▸ EXERCISE GOAL: The data must be written out once more, precisely as given.

-----

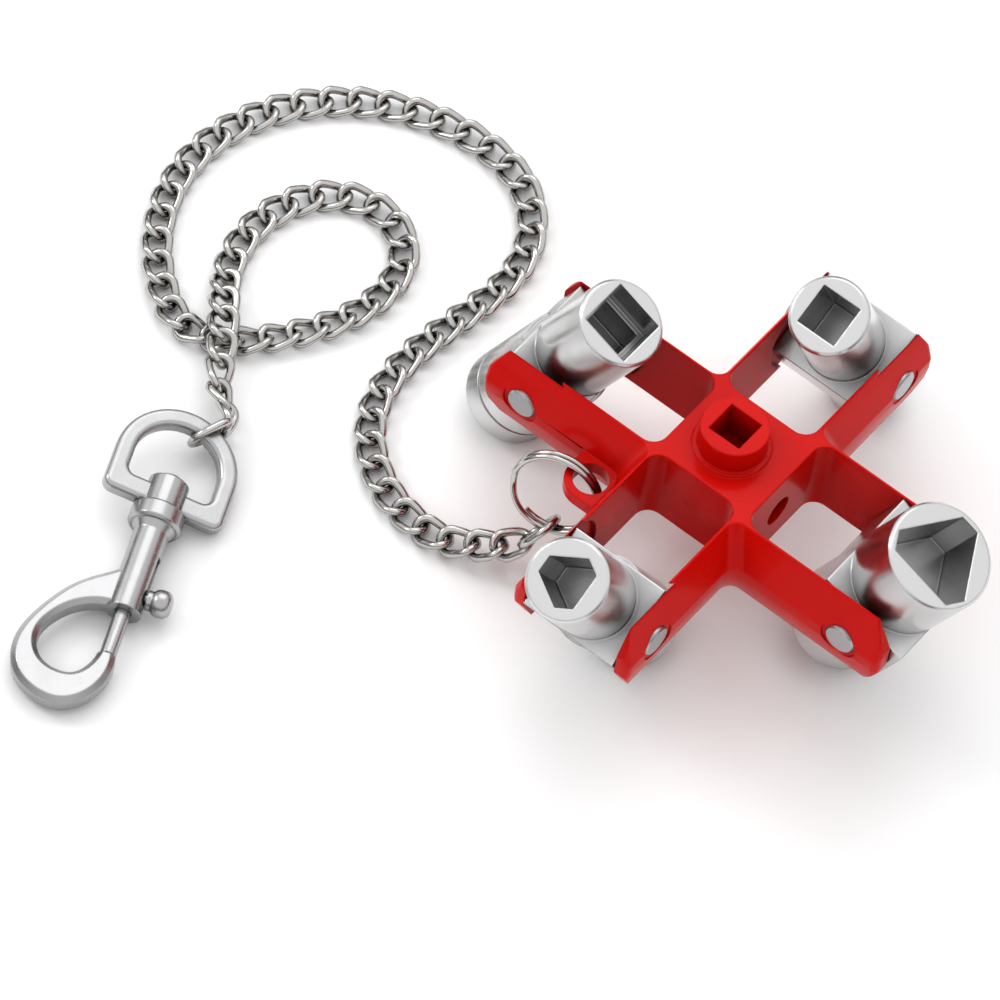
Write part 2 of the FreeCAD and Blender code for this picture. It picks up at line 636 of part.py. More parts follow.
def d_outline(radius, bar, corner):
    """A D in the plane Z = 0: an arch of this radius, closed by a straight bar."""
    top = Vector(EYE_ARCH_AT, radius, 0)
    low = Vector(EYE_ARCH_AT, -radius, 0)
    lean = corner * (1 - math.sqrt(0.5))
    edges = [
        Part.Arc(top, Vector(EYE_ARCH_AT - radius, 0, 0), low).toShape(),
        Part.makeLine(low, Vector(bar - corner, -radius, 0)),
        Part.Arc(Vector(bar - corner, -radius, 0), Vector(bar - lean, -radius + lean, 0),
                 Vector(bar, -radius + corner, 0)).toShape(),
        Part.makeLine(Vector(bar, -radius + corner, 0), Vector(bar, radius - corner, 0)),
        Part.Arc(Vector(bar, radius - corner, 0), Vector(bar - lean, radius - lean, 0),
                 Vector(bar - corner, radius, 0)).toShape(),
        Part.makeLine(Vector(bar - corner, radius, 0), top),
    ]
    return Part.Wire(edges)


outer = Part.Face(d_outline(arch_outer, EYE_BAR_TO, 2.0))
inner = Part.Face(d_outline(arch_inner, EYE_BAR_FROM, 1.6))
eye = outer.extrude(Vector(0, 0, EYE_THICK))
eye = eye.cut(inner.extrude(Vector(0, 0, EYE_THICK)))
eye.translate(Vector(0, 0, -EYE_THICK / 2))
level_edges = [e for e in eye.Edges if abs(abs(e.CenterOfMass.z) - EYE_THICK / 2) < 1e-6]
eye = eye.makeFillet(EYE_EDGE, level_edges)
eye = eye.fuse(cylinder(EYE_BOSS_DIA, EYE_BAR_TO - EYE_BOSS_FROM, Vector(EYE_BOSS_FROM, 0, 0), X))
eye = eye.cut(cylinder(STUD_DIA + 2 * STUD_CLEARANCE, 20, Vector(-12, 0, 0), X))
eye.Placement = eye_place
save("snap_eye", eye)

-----

▸ EXERCISE ANSWER:
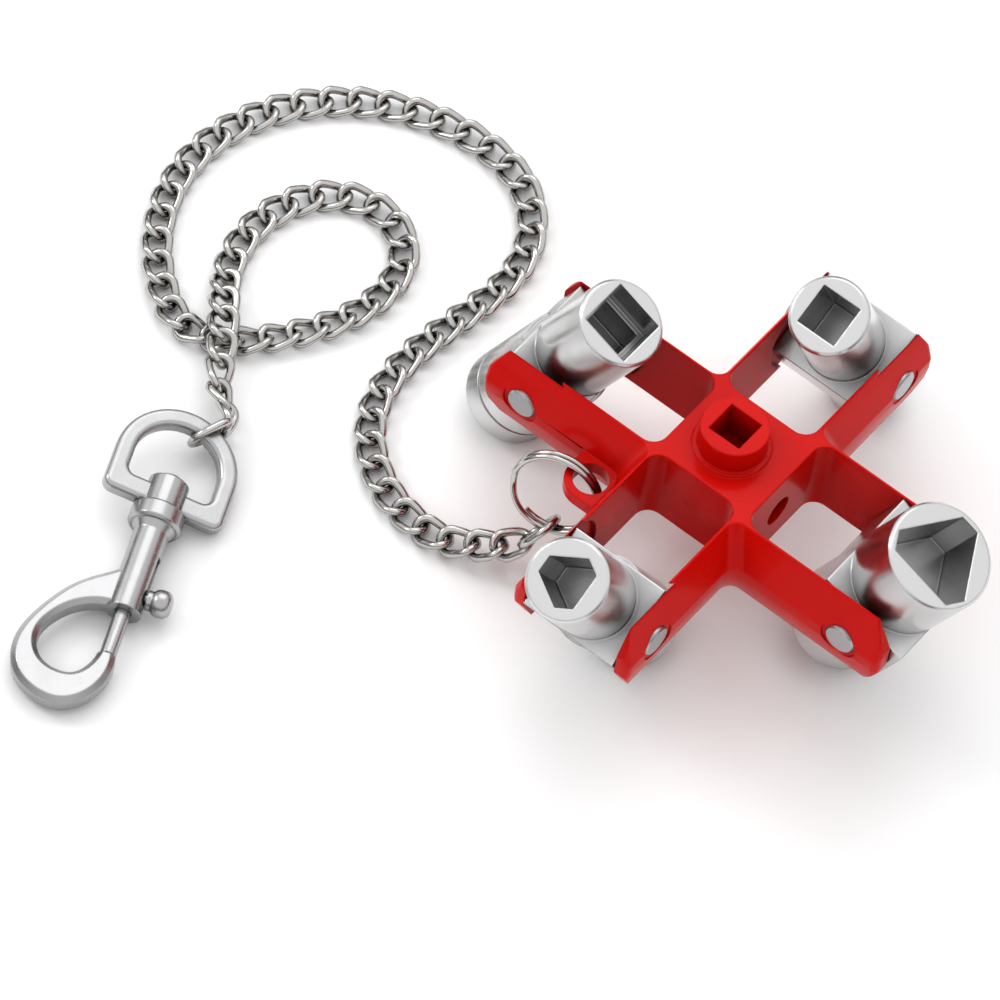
Write part 2 of the FreeCAD and Blender code for this picture. It picks up at line 636 of part.py. More parts follow.
def d_outline(radius, bar, corner):
    """A D in the plane Z = 0: an arch of this radius, closed by a straight bar."""
    top = Vector(EYE_ARCH_AT, radius, 0)
    low = Vector(EYE_ARCH_AT, -radius, 0)
    lean = corner * (1 - math.sqrt(0.5))
    edges = [
        Part.Arc(top, Vector(EYE_ARCH_AT - radius, 0, 0), low).toShape(),
        Part.makeLine(low, Vector(bar - corner, -radius, 0)),
        Part.Arc(Vector(bar - corner, -radius, 0), Vector(bar - lean, -radius + lean, 0),
                 Vector(bar, -radius + corner, 0)).toShape(),
        Part.makeLine(Vector(bar, -radius + corner, 0), Vector(bar, radius - corner, 0)),
        Part.Arc(Vector(bar, radius - corner, 0), Vector(bar - lean, radius - lean, 0),
                 Vector(bar - corner, radius, 0)).toShape(),
        Part.makeLine(Vector(bar - corner, radius, 0), top),
    ]
    return Part.Wire(edges)


outer = Part.Face(d_outline(arch_outer, EYE_BAR_TO, 2.0))
inner = Part.Face(d_outline(arch_inner, EYE_BAR_FROM, 1.6))
eye = outer.extrude(Vector(0, 0, EYE_THICK))
eye = eye.cut(inner.extrude(Vector(0, 0, EYE_THICK)))
eye.translate(Vector(0, 0, -EYE_THICK / 2))
level_edges = [e for e in eye.Edges if abs(abs(e.CenterOfMass.z) - EYE_THICK / 2) < 1e-6]
eye = eye.makeFillet(EYE_EDGE, level_edges)
eye = eye.fuse(cylinder(EYE_BOSS_DIA, EYE_BAR_TO - EYE_BOSS_FROM, Vector(EYE_BOSS_FROM, 0, 0), X))
eye = eye.cut(cylinder(STUD_DIA + 2 * STUD_CLEARANCE, 20, Vector(-12, 0, 0), X))
eye.Placement = eye_place
save("snap_eye", eye)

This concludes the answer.